The FAANG shares (including Microsoft) made up as much as 23% of the S&P 500 index in 2020, and this percentage has fallen to ±19% of the index. This high percentage represents a large concentration risk to investors, particularly for Growth and Innovation focused funds and ETFs.

FAANGMs Market Cap Share of S&P500

A lesson from the last year is that the fear of missing out and herd mentality have caused a disconnect between the price one pays for a share and its real value, with many investors getting caught up in the story of Growth businesses rather than looking at valuations.

From a valuation perspective, the Morningstar Tech. Stock Index had a price to earnings ratio of 29 at the end of 2021, compared to its 10-year average of 20, which presented warning signs that the Tech. sector was overvalued.

We also warned investors to proceed with caution in our newsletter in March 2021 given the high valuation of Growth shares.

Those who only bought into the 2021 Tech. and Growth stock mania have unfortunately suffered large losses. The graph below indicates some of the most popular Tech. shares and their declines from their peak.

Tech shares and their declines from their peak

Source: Datastream; data to 06.05.22 in US$

What is the difference between Growth and Value investing?

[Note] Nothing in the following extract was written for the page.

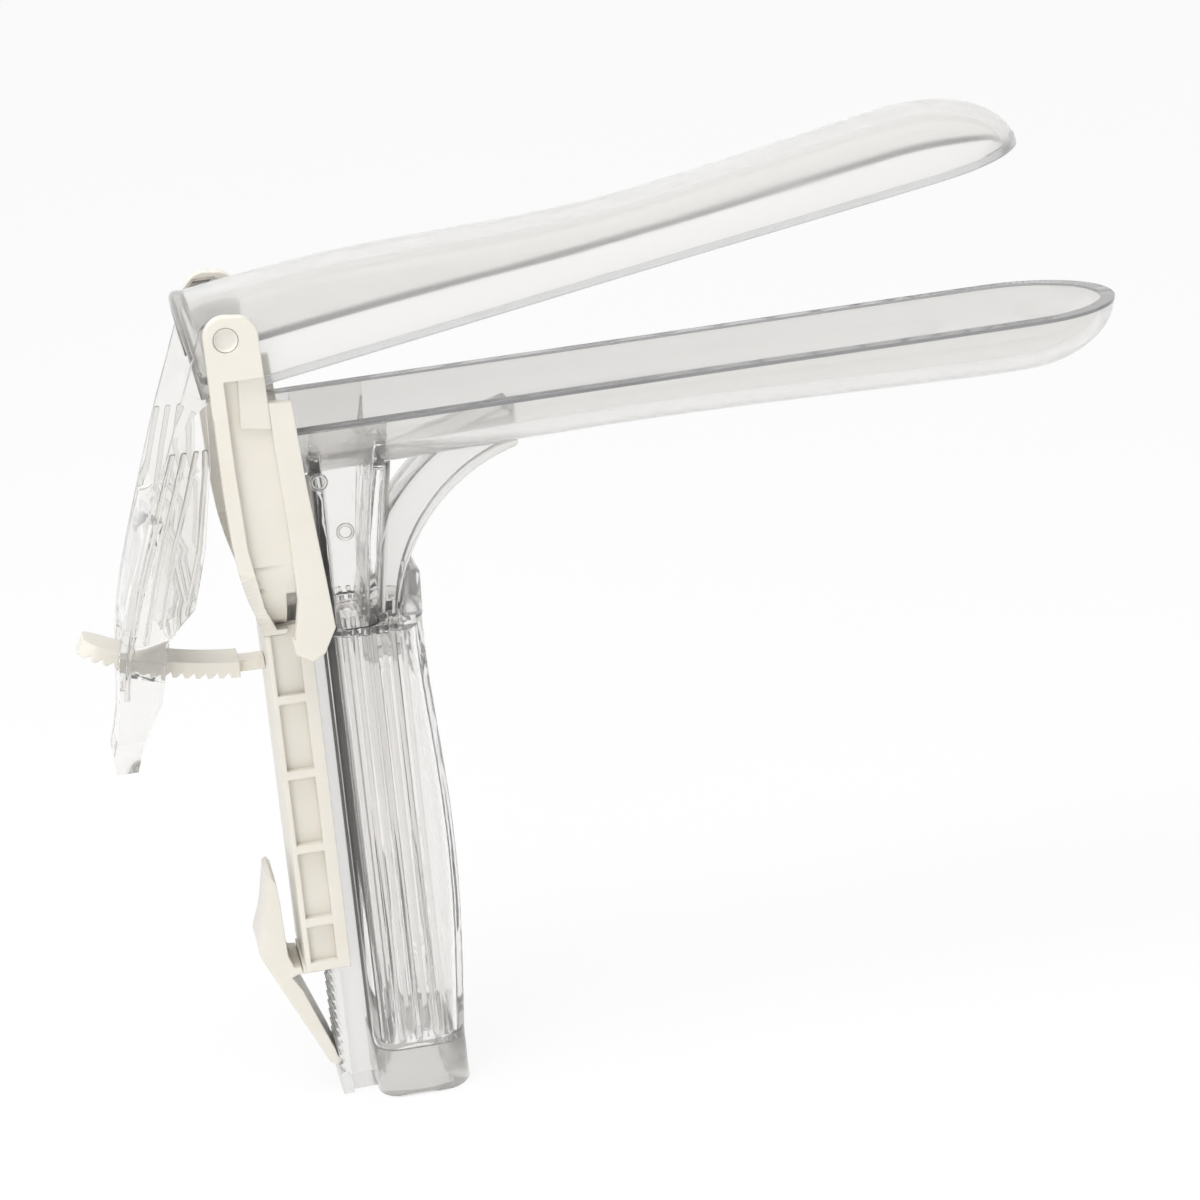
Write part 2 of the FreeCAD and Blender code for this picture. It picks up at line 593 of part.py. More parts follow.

Simplistically, Value companies are seen as traditional and boring as opposed to Growth companies whose characteristics often include being innovative and exciting. Over time, Value investing has outperformed Growth investing. But there have been long cycles where one style has outperformed the other.

Below, we outline the distinctions between Growth and Value shares and how they perform over time through different market cycles.

Value vs Growth

Value vs Growth: Long-term performance (in USD)

Over the long-term, Value has outperformed Growth, but the road is seldom smooth. For much of the past decade, during which developed world interest rates were close to zero, Value investing has been out of favour. This means that the market gap in fundamental valuations between the most highly favoured shares and least favoured shares was at extreme levels. In recent years we have seen increasing evidence of the type of erratic behaviour that we typically see close to the top of Growth investment cycles.

Value vs Outperformance

Value vs Growth: Performance comparison per decade (in USD):

Value vs Growth: Performance comparison per decade (in USD)

Growth has outperformed Value over the past decade largely due to a long period of low-interest rates and inflation. With interest rates and inflation on the rise, this will diminish Growth valuations and the Value sector should start a new cycle of outperformance. The graph below shows the numerous valuation metrics that either benefit or disadvantage Growth and Value sectors.

What is driving value stocks

What to do in volatile market conditions?

  • With a high concentration of Growth and quality stocks in most Unit Trust and ETF funds’ equity allocation, it’s an important time to consider Value companies as a key position in an investment portfolio.
  • Ensure your portfolio is well-diversified and not concentrated in a single sector or asset class.
  • Make sure your financial plan is up to date. It’s also critical to ensure that the risk you take on in your investment portfolio matches your financial plan, especially when nearing or during retirement.